** Exercise objective **
Reproduce all of the records exactly.

[Entries with model source code]
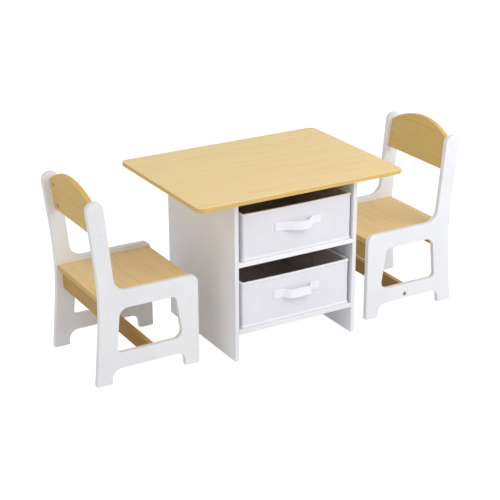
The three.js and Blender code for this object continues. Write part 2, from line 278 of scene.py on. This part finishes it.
def maple(name, grain, face, light, dark, band):
    """Maple foil on a board, with a more golden band of fine lines on its narrow edges."""
    g = Graph(name)

    def fibres(part):
        length, width, shift = GRAIN[part]
        return g.scaled(*(1 / ((length if axis == grain else width) * MM) for axis in "XYZ"), shift)

    bands = g.cloud(fibres("bands"))
    streaks = g.cloud(fibres("streaks"), detail=3, roughness=0.6, distortion=0.3)
    lines = g.cloud(fibres("lines"), detail=3, roughness=0.6)
    threads = g.cloud(fibres("threads"))
    flecks = g.between(g.cloud(fibres("flecks"), detail=1), 0.62, 0.76)
    figure = g.sum(g.times(g.between(streaks, 0.46, 0.7), 0.6), g.times(g.between(lines, 0.48, 0.72), 0.3))
    tone = g.sum(g.times(g.between(bands, 0.3, 0.7), 0.25), figure)
    face_colour = g.mixed(tone, linear(light), linear(dark))
    face_colour = g.mixed(g.times(flecks, 0.12), face_colour, linear(FLECK))
    face_colour = g.darker(face_colour, g.between(threads, 0.3, 0.7, 0.985, 1.015))
    edge_colour = g.darker(linear(band), g.between(lines, 0.3, 0.7, 0.95, 1.04))
    on_face = g.between(g.size_along(face), 0.45, 0.8)
    colour = g.mixed(on_face, edge_colour, face_colour)
    relief = g.sum(g.times(threads, 0.5), g.times(flecks, -0.5))
    roughness = g.between(streaks, 0.2, 0.8, 0.44, 0.54)
    return g.finish(colour, roughness, relief, 0.03 * MM, **{"Specular IOR Level": 0.35})


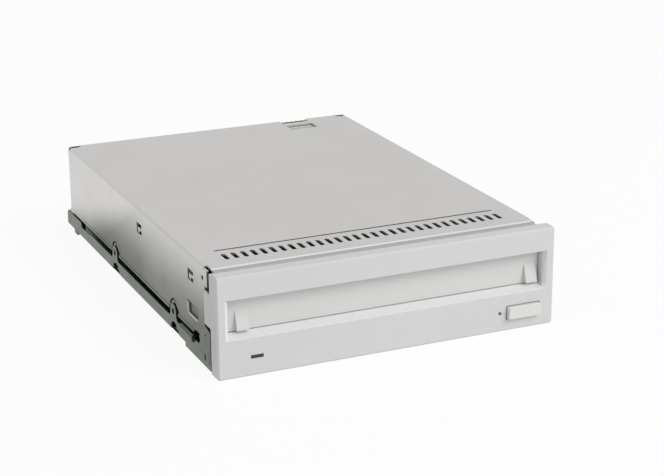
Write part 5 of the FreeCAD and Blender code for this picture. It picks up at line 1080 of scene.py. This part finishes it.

** Result for this task **
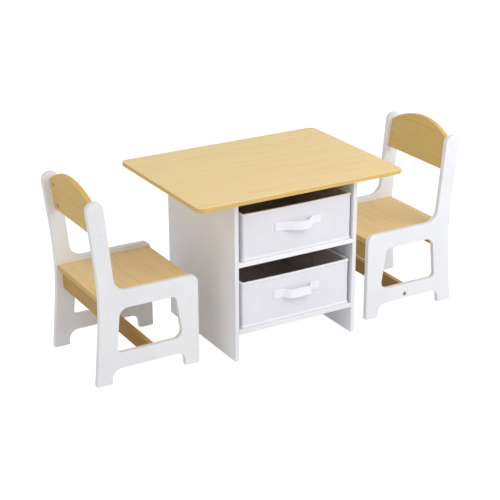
The three.js and Blender code for this object continues. Write part 2, from line 278 of scene.py on. This part finishes it.
def maple(name, grain, face, light, dark, band):
    """Maple foil on a board, with a more golden band of fine lines on its narrow edges."""
    g = Graph(name)

    def fibres(part):
        length, width, shift = GRAIN[part]
        return g.scaled(*(1 / ((length if axis == grain else width) * MM) for axis in "XYZ"), shift)

    bands = g.cloud(fibres("bands"))
    streaks = g.cloud(fibres("streaks"), detail=3, roughness=0.6, distortion=0.3)
    lines = g.cloud(fibres("lines"), detail=3, roughness=0.6)
    threads = g.cloud(fibres("threads"))
    flecks = g.between(g.cloud(fibres("flecks"), detail=1), 0.62, 0.76)
    figure = g.sum(g.times(g.between(streaks, 0.46, 0.7), 0.6), g.times(g.between(lines, 0.48, 0.72), 0.3))
    tone = g.sum(g.times(g.between(bands, 0.3, 0.7), 0.25), figure)
    face_colour = g.mixed(tone, linear(light), linear(dark))
    face_colour = g.mixed(g.times(flecks, 0.12), face_colour, linear(FLECK))
    face_colour = g.darker(face_colour, g.between(threads, 0.3, 0.7, 0.985, 1.015))
    edge_colour = g.darker(linear(band), g.between(lines, 0.3, 0.7, 0.95, 1.04))
    on_face = g.between(g.size_along(face), 0.45, 0.8)
    colour = g.mixed(on_face, edge_colour, face_colour)
    relief = g.sum(g.times(threads, 0.5), g.times(flecks, -0.5))
    roughness = g.between(streaks, 0.2, 0.8, 0.44, 0.54)
    return g.finish(colour, roughness, relief, 0.03 * MM, **{"Specular IOR Level": 0.35})


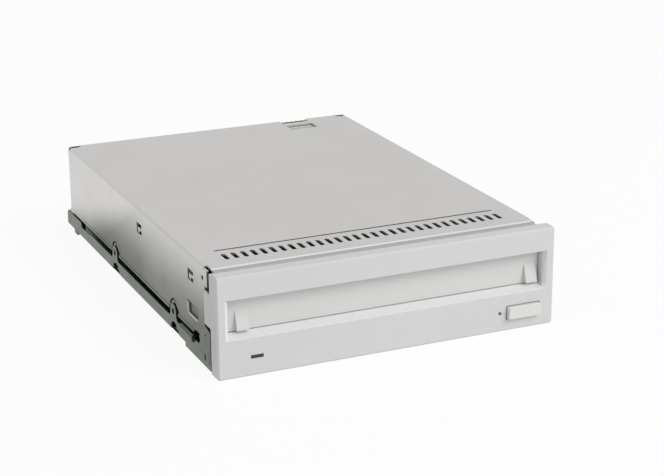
Write part 5 of the FreeCAD and Blender code for this picture. It picks up at line 1080 of scene.py. This part finishes it.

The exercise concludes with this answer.